To illustrate this, let’s take a look at the difference between the desktop and laptop versions of the top-of-the-line Nvidia GeForce RTX 4090. The desktop version is rated for a TDP of 450W (thermal design power, the wattage at which it will perform its best), whereas the laptop version has a TDP of only 120W. That’s an absolutely massive differential, and it goes a long way in explaining why the former has a higher performance ceiling. But there’s one more large difference between the two. Despite both sharing the 4090 moniker, the laptop 4090 is in fact closer in design to a desktop 4080, with both running on the same AD103 silicon instead of the AD102 found in the desktop 4090. Of course, other GPU manufacturers like AMD are competitive in the market and are subject to similar differences, but we’re focusing on the Nvidia lineup to keep things simple.

Laptop GPUs are designed to conserve space

Another effect of the need to use space more efficiently within a laptop is that laptop GPUs are designed to be more compact than their desktop counterparts. The cooling systems play into the difference in size. Cooling solutions make up the bulk of a desktop GPU’s comparative chunkiness, as they tend to be ensconced in heat sinks and dedicated fans. This allows them to take better advantage of their power by quickly pulling heat away from the chip itself, which is actually not very large on its own.

By contrast, although gaming laptop manufacturers often give extra attention to the GPU when designing a laptop’s cooling system, there just isn’t space for the dedicated array of fans built into desktop graphics cards, let alone fancier solutions like liquid cooling that can help eke out additional thermal performance. Laptops are usually cooled by smaller fans, heat sinks, vapor chambers, and other lighter solutions. Meanwhile, desktop GPUs can take advantage of larger solutions such as liquid cooling systems with thick tubes and beefy radiators with dedicated fans.

You could, of course, toss a desktop grade graphics card into a laptop, but you’d need to make the laptop enormous and lug around a massive power adapter, which defeats the whole purpose of a laptop. It could also contribute to a scenario where the laptop could catch on fire, since GPUs run extremely hot. In fact, thermals are the main constraint on laptop GPUs. Cooling also slurps up extra power, which, as we talked about earlier, is a large constraint on laptop GPUs. A desktop has power to spare for lots of fans and other powered cooling solutions, but a laptop doesn’t.

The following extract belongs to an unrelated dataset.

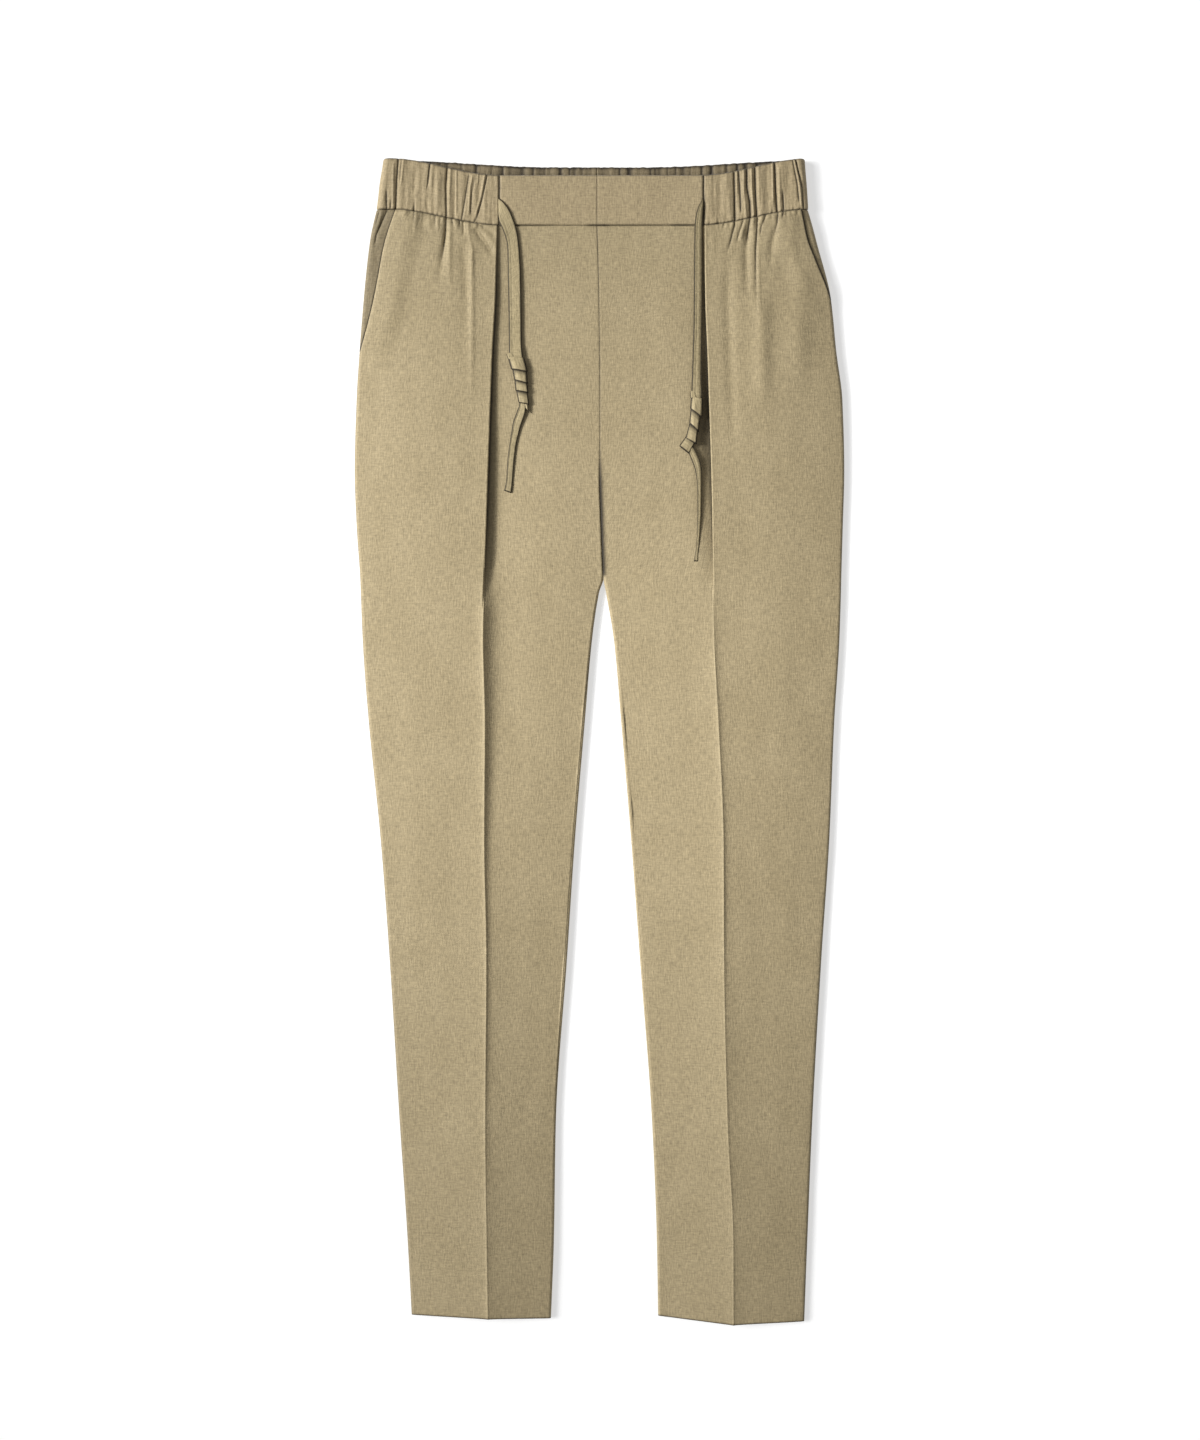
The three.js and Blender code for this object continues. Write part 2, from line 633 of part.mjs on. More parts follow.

Laptop GPUs are getting more powerful

If you’ve read this far, you probably got the impression that laptop GPUs are fairly weak, but that’s not exactly true. Given the constraints on their design, it’s a minor miracle that there are so many laptops on the market today that can play AAA titles without having a meltdown. Not that long ago, gaming on a laptop was considered a bit of a joke. But today, high-end gaming laptops can run demanding titles like “Baldur’s Gate 3” or “Cyberpunk 2077” with minimal performance differences on all but the beefiest desktop computers.

The actual performance of any GPU depends greatly on how the computer it’s running inside of is configured. To that end, the specific game or software being run can also make a huge difference. However, if we imagine two theoretical computers running RTX 4090s, one laptop and one desktop, both of which are configured to eliminate GPU bottlenecking, we should expect to see better performance from the desktop when running the same games. In testing done by PC Mag, the laptop version of the 4090 routinely fell short of the desktop 4090 and even the desktop 4080.

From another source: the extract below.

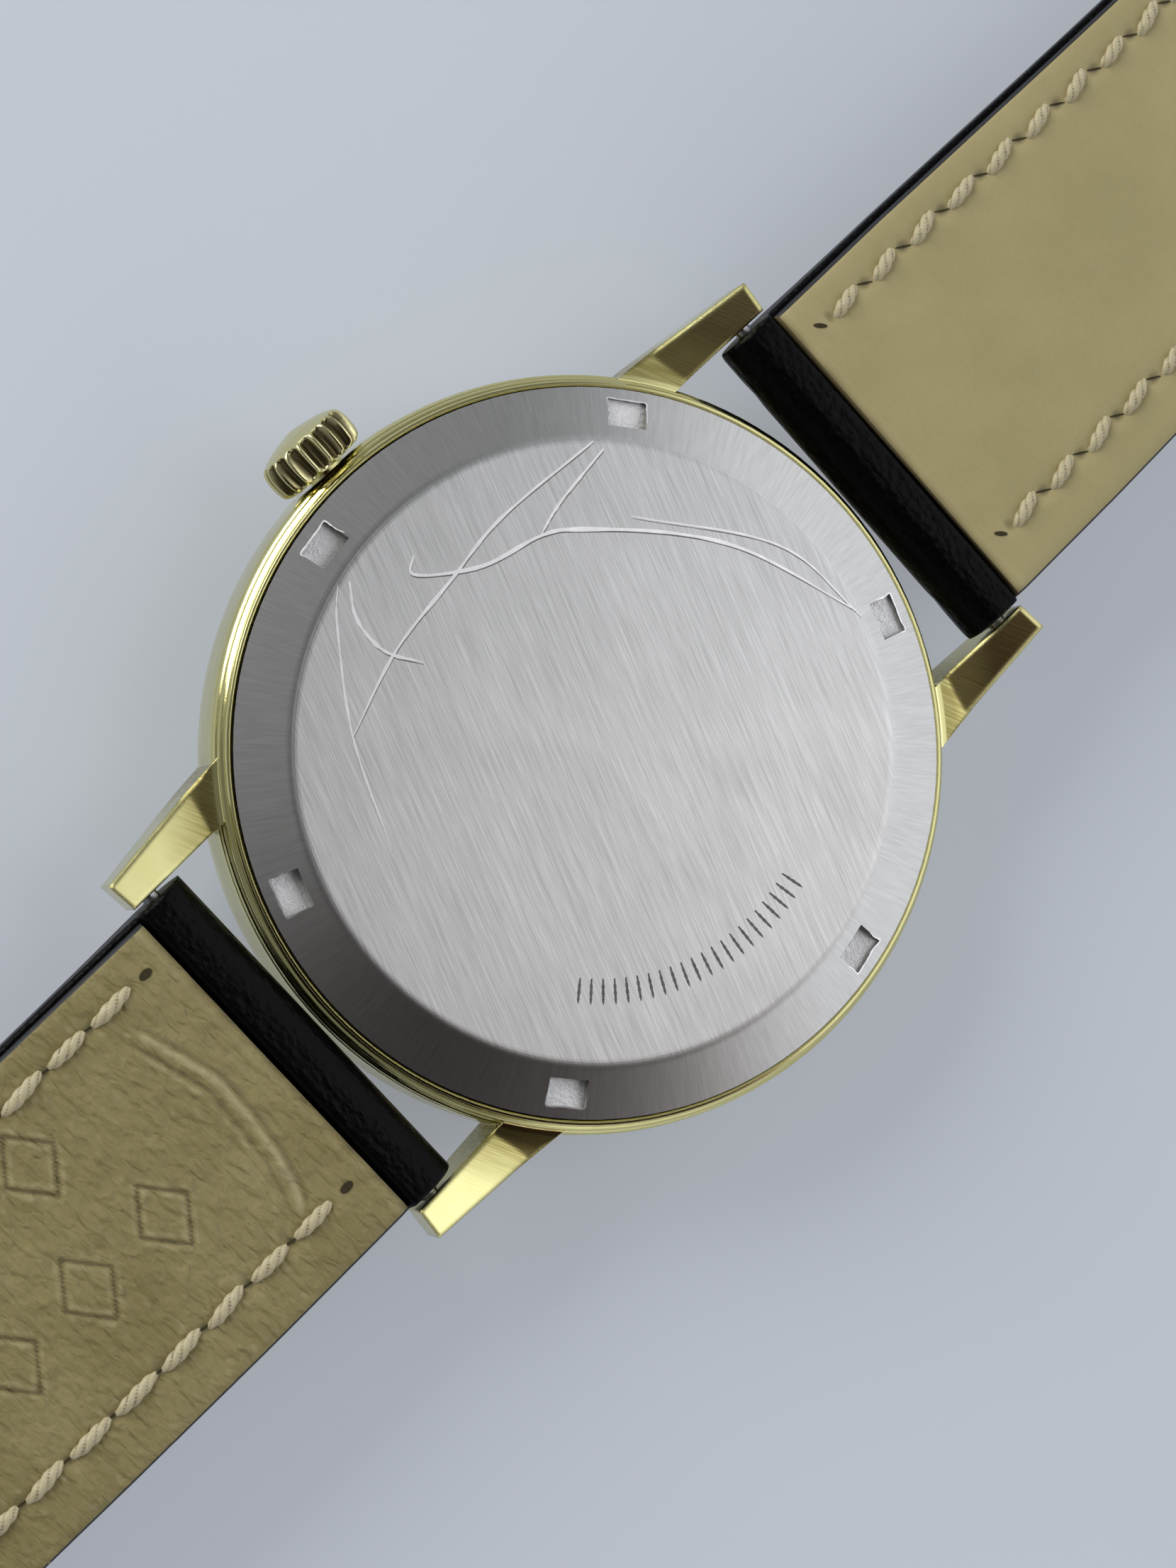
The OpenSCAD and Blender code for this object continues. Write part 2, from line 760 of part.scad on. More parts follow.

So, although constraints on space, power, and cooling mean that we won’t see laptop graphics cards match the performance of desktop GPUs in the near future, you can still get a gaming laptop that packs quite a punch. Devices like the ASUS ROG Zephyrus G14 are comparable in size to a MacBook Pro, yet can chug through the latest games at up to 120 frames per second. A slightly less powerful GPU is a small tradeoff to make for that convenience.